Input material:
..........

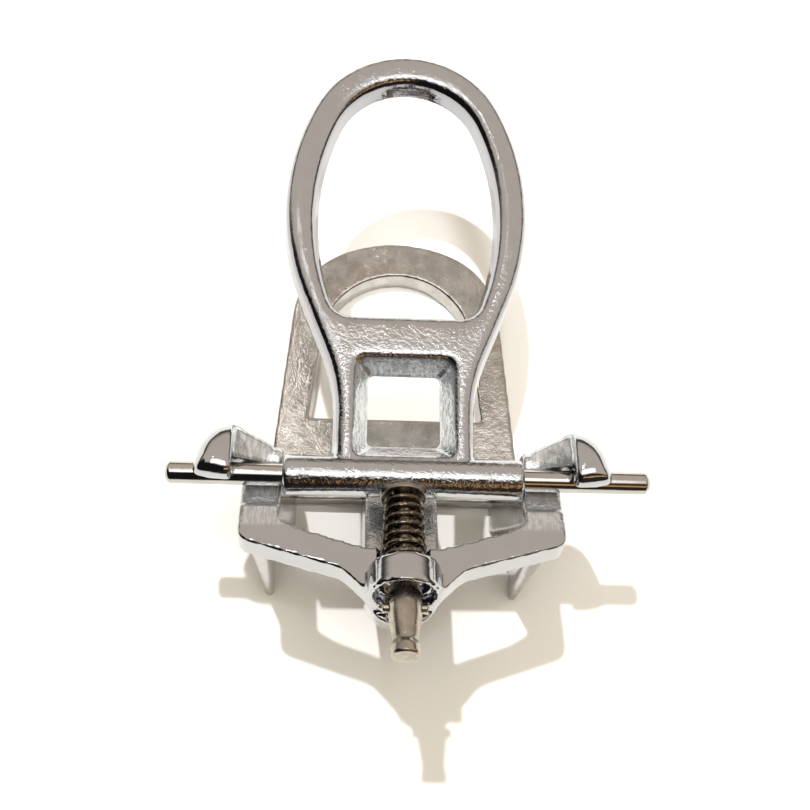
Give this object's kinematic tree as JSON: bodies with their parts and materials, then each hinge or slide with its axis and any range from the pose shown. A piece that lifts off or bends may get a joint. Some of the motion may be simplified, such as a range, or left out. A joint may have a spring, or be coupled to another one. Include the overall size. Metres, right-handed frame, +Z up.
{
  "type": "hinge articulator",
  "caption": "Chrome free-plane hinge articulator: open upper and lower bows on a clawed hinge pin, held by an inclined spring plunger with a pull knob.",
  "frame": {"origin": "on the table, straight below the middle of the hinge barrel", "axes": "+X along the hinge pin, +Y forward to the fronts of the bows, +Z up"},
  "size_m": [0.1016, 0.1415, 0.0642],
  "materials": {
    "frame_chrome": "chrome-plated casting with a slight orange peel",
    "pin_chrome": "bright plated rod",
    "turned_nickel": "turned and nickel plated",
    "spring_steel": "tempered spring wire"
  },
  "bodies": {
    "lower": {"lower_frame": "frame_chrome", "spring": "spring_steel"},
    "carriage": {"hinge_pin": "pin_chrome"},
    "upper": {"upper_bow": "frame_chrome"},
    "cup": {"spring_cup": "turned_nickel"},
    "plunger": {"plunger_rod": "spring_steel", "pull_knob": "turned_nickel", "cross_pin": "turned_nickel"}
  },
  "joints": [
    {"name": "protrusion", "type": "slide", "parent": "lower", "child": "carriage", "axis": [0, -0.9272, 0.3746], "range_m": [0, 0.004]},
    {"name": "upper_hinge", "type": "hinge", "parent": "carriage", "child": "upper", "pos_m": [0, 0, 0.0465], "axis": [1, 0, 0], "range_deg": [-22, 95]},
    {"name": "plunger_slide", "type": "slide", "parent": "lower", "child": "cup", "axis": [0, -0.9272, 0.3746], "range_m": [0, 0.004], "stiffness_N_per_m": 1500, "springref_m": -0.004, "deforming": ["spring"]},
    {"name": "knob_turn", "type": "hinge", "parent": "cup", "child": "plunger", "pos_m": [0, 0, 0.0465], "axis": [0, -0.9272, 0.3746], "continuous": true}
  ],
  "couplings": [
    {"joint": "plunger_slide", "follows": "protrusion", "ratio": 1}
  ]
}
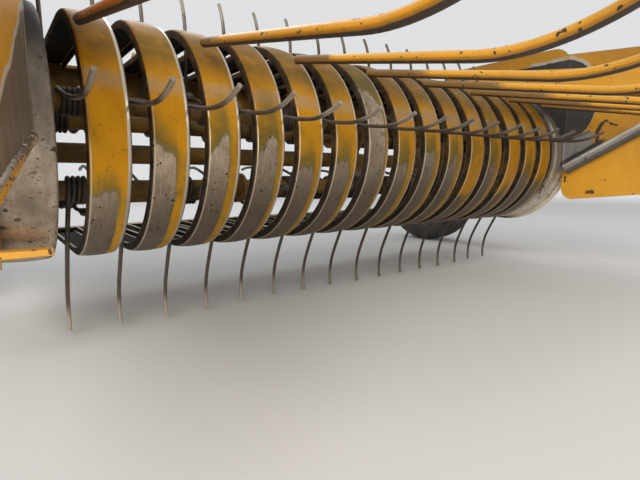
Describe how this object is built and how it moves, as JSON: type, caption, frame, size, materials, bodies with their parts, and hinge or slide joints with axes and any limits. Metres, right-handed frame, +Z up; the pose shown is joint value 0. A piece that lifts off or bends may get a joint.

..........

Problem description: Extract every entry above as it appears.

Final result:
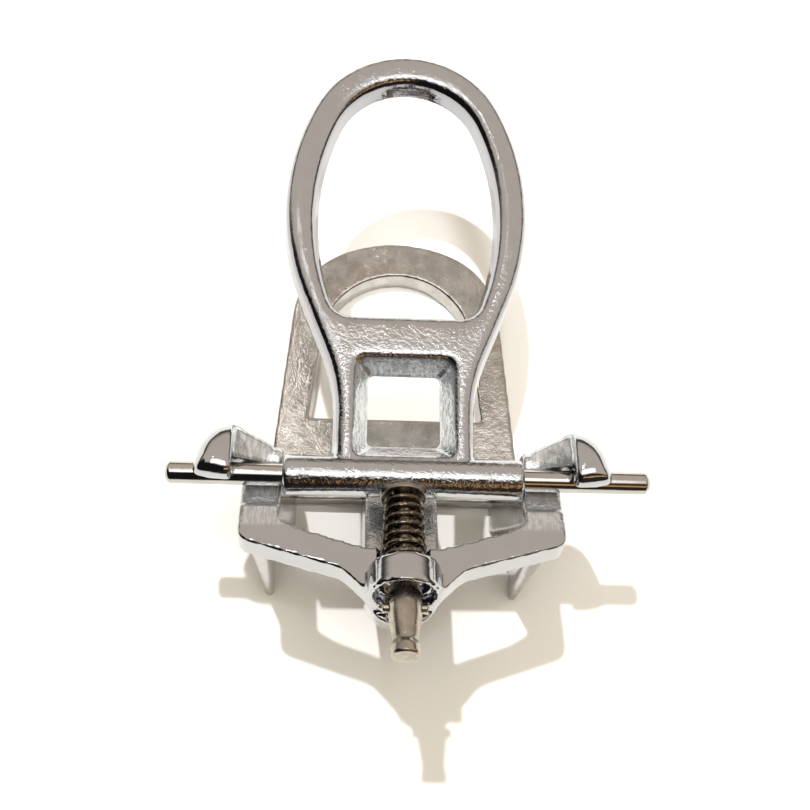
Give this object's kinematic tree as JSON: bodies with their parts and materials, then each hinge or slide with its axis and any range from the pose shown. A piece that lifts off or bends may get a joint. Some of the motion may be simplified, such as a range, or left out. A joint may have a spring, or be coupled to another one. Include the overall size. Metres, right-handed frame, +Z up.
{
  "type": "hinge articulator",
  "caption": "Chrome free-plane hinge articulator: open upper and lower bows on a clawed hinge pin, held by an inclined spring plunger with a pull knob.",
  "frame": {"origin": "on the table, straight below the middle of the hinge barrel", "axes": "+X along the hinge pin, +Y forward to the fronts of the bows, +Z up"},
  "size_m": [0.1016, 0.1415, 0.0642],
  "materials": {
    "frame_chrome": "chrome-plated casting with a slight orange peel",
    "pin_chrome": "bright plated rod",
    "turned_nickel": "turned and nickel plated",
    "spring_steel": "tempered spring wire"
  },
  "bodies": {
    "lower": {"lower_frame": "frame_chrome", "spring": "spring_steel"},
    "carriage": {"hinge_pin": "pin_chrome"},
    "upper": {"upper_bow": "frame_chrome"},
    "cup": {"spring_cup": "turned_nickel"},
    "plunger": {"plunger_rod": "spring_steel", "pull_knob": "turned_nickel", "cross_pin": "turned_nickel"}
  },
  "joints": [
    {"name": "protrusion", "type": "slide", "parent": "lower", "child": "carriage", "axis": [0, -0.9272, 0.3746], "range_m": [0, 0.004]},
    {"name": "upper_hinge", "type": "hinge", "parent": "carriage", "child": "upper", "pos_m": [0, 0, 0.0465], "axis": [1, 0, 0], "range_deg": [-22, 95]},
    {"name": "plunger_slide", "type": "slide", "parent": "lower", "child": "cup", "axis": [0, -0.9272, 0.3746], "range_m": [0, 0.004], "stiffness_N_per_m": 1500, "springref_m": -0.004, "deforming": ["spring"]},
    {"name": "knob_turn", "type": "hinge", "parent": "cup", "child": "plunger", "pos_m": [0, 0, 0.0465], "axis": [0, -0.9272, 0.3746], "continuous": true}
  ],
  "couplings": [
    {"joint": "plunger_slide", "follows": "protrusion", "ratio": 1}
  ]
}
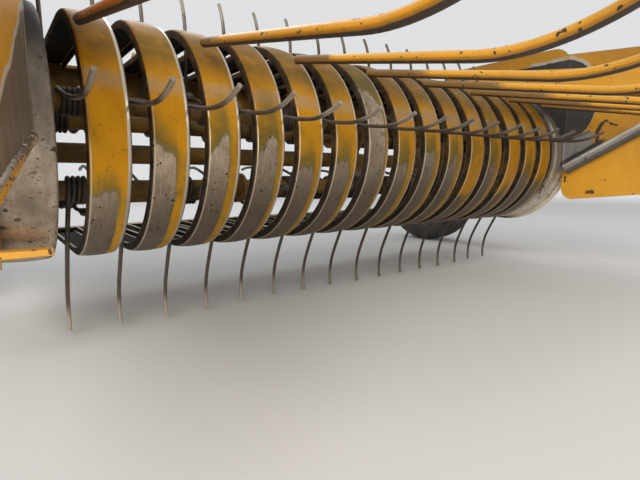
Describe how this object is built and how it moves, as JSON: type, caption, frame, size, materials, bodies with their parts, and hinge or slide joints with axes and any limits. Metres, right-handed frame, +Z up; the pose shown is joint value 0. A piece that lifts off or bends may get a joint.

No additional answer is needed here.